Monday's bombing in the coastal city of Netanya was the fifth since Israel and the Palestinians forged a cease-fire last February.

Islamic Jihad has claimed responsibility for all five of them, saying its attacks are in response to Israeli violations of the truce.

The closure, which the army said would remain in effect indefinitely, prevented thousands of Palestinian merchants and laborers from reaching jobs in Israel, dealing a tough blow to the feeble Palestinian economy.
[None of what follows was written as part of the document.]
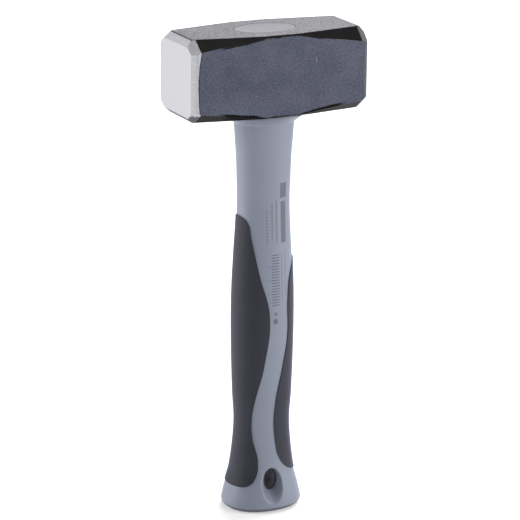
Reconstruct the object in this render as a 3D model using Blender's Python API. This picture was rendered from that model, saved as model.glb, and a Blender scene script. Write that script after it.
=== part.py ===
"""Lump hammer: a forged steel head potted with resin on an overmoulded fibreglass handle.

The hammer stands on its pommel. The origin is the centre of the pommel's flat base, +Z runs
up the handle, +X along the head from one striking face to the other, and -Y is the front.
Every length is in metres.
"""
import math

import bmesh
import bpy
from mathutils import Vector

GAP = 0.0003                    # between two pieces that touch on the real hammer

# Steel head: a forged block with an octagonal section that fades out towards its middle
HEAD_LENGTH = 0.100
HEAD_WIDTH = 0.043
HEAD_HEIGHT = 0.043
END_BEVEL_LENGTH = 0.0042       # ground bevel round each striking face, along the head
END_BEVEL_DEPTH = 0.0030        # the same bevel, measured in from the sides
FACE_CORNER = 0.0046            # corner cut of the octagonal striking face
EDGE_CHAMFER_Y = 0.0072         # chamfer of the four long edges where it is widest
EDGE_CHAMFER_Z = 0.0059
EDGE_CHAMFER_MIDDLE = 0.0010    # what is left of that chamfer beside the eye
EDGE_CHAMFER_STOP = 0.010       # from the head's middle to where the chamfer starts to widen

# Oval eye through the head, wider at the top so that the resin locks in it
EYE_HALF_WIDTH_TOP = 0.0169
EYE_HALF_DEPTH_TOP = 0.0114
EYE_TAPER = 0.0011              # how much narrower each half is at the underside
RESIN_OVER_CORE = 0.006

# Pultruded fibreglass core
CORE_HALF_WIDTH = 0.0105
CORE_HALF_DEPTH = 0.0075
CORE_CHAMFER = 0.0015

# Moulded jacket, from its flat base to the head's underside
HANDLE_LENGTH = 0.217
FOOT_RADIUS = 0.0030
SQUARENESS = 2.2                # exponent of the handle's oval: 2 is an ellipse
COLLAR_HEIGHT = 0.0047          # hollow flare under the collar's rim
COLLAR_FLARE = 0.0055           # how far it spreads
COLLAR_CURVE = 1.2              # 1 is a straight cone, more is hollower
COLLAR_RIM = 0.0013             # straight edge of the collar
JACKET_OVER_CORE = (            # share of the handle's length, wall to the side, wall to the front
    (0.014, 0.0112, 0.0108),
    (0.051, 0.0094, 0.0094),
    (0.097, 0.0067, 0.0070),
    (0.161, 0.0049, 0.0054),
    (0.224, 0.0041, 0.0047),
    (0.286, 0.0049, 0.0054),
    (0.369, 0.0055, 0.0060),
    (0.470, 0.0059, 0.0062),
    (0.562, 0.0057, 0.0059),
    (0.645, 0.0049, 0.0050),
    (0.724, 0.0040, 0.0039),
    (0.779, 0.0037, 0.0033),
    (0.834, 0.0040, 0.0035),
    (0.885, 0.0044, 0.0037),
    (0.931, 0.0051, 0.0043),
    (1.000, 0.0061, 0.0051),
)

# Soft grip panels let into the jacket's two sides, with the S-shaped band between them
PANEL_DEPTH = 0.0017            # into the jacket
PANEL_PROUD = 0.0005            # above the jacket
LEFT_BORDER = (                 # x, share of the handle's length, from the top down
    (-0.0152, 0.747),
    (-0.0128, 0.735),
    (-0.0110, 0.690),
    (-0.0077, 0.606),
    (-0.0023, 0.500),
    (-0.0050, 0.374),
    (-0.0099, 0.265),
    (-0.0102, 0.190),
    (-0.0079, 0.128),
    (-0.0098, 0.087),
    (-0.0140, 0.068),
    (-0.0195, 0.064),
)
RIGHT_BORDER = (
    (0.0156, 0.634),
    (0.0132, 0.618),
    (0.0108, 0.594),
    (0.0092, 0.540),
    (0.0092, 0.445),
    (0.0062, 0.370),
    (0.0020, 0.273),
    (0.0021, 0.184),
    (0.0048, 0.130),
    (0.0100, 0.103),
    (0.0175, 0.092),
)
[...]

Gaza's main cargo crossing, however, remained open.

Abbas opts for dialogue
Israel has long demanded that the Palestinians rein militants as a condition for restarting peace talks. But so far Palestinian leader Mahmoud Abbas has preferred to seek dialogue with the armed groups, fearing confrontation could set off a civil war.

Early Tuesday, Palestinian security forces arrested three Islamic Jihad members in the northern West Bank — the area from which Monday's bomber came.

The arrests came after a call by U.S. Secretary of State Condoleezza Rice for the Palestinians to take action against militants.

The U.S. ambassador to Israel echoed those remarks on Tuesday.

Israel "has every right to defend its people," Ambassador Richard Jones told reporters in Tel Aviv.

"We are doing everything we can to persuade the Palestinian Authority to shoulder its responsibility as a partner for peace," he said.

Islamic Jihad criticized the arrests. It said the men were low-level operatives and accused the Palestinian Authority of acting like Israeli security agents. But Israel dismissed the gesture as insufficient.

"Arresting a few activists in a particular atrocity is simply not enough," said Mark Regev, spokesman for the Israeli Foreign Ministry. "This group has to be thoroughly disarmed. If not, they will continue to wreak havoc, murdering innocent civilians and killing the chance for peace."

Key election on Jan. 25
With Palestinian legislative elections scheduled next month, a large-scale crackdown at the behest of Israel appears unlikely because it would weaken Abbas' Fatah movement, which faces a tough challenge from the larger Islamic group Hamas.

Islamic Jihad is boycotting the election.

The Jan. 25 election could also temper the Israeli response, since violence could make Fatah appear ineffective and bolster Hamas.

The bombing could also reverberate in Israel, which is holding general elections in March.

While Sharon faces pressure to respond to the suicide bombing, prolonged fighting could also hurt the prime minister, who recently left the hard-line Likud Party to form a party more amenable to peacemaking.

Both Sharon and Abbas, who condemned Monday's bombing, say they want to return to negotiations over the internationally backed "road map" peace plan.

Monday's attack was the third targeting the shopping mall in Netanya, nine miles from the West Bank.

Police and security guards spotted a man carrying a black bag and wearing a heavy sweatshirt outside the building and grew suspicious.

A security guard pushed him away from a crowd waiting to get in, and the man blew himself up.

The security guard was among the dead.

"If the bomber had gotten in, the result would have been much worse," said Israel's police chief, Moshe Karadi.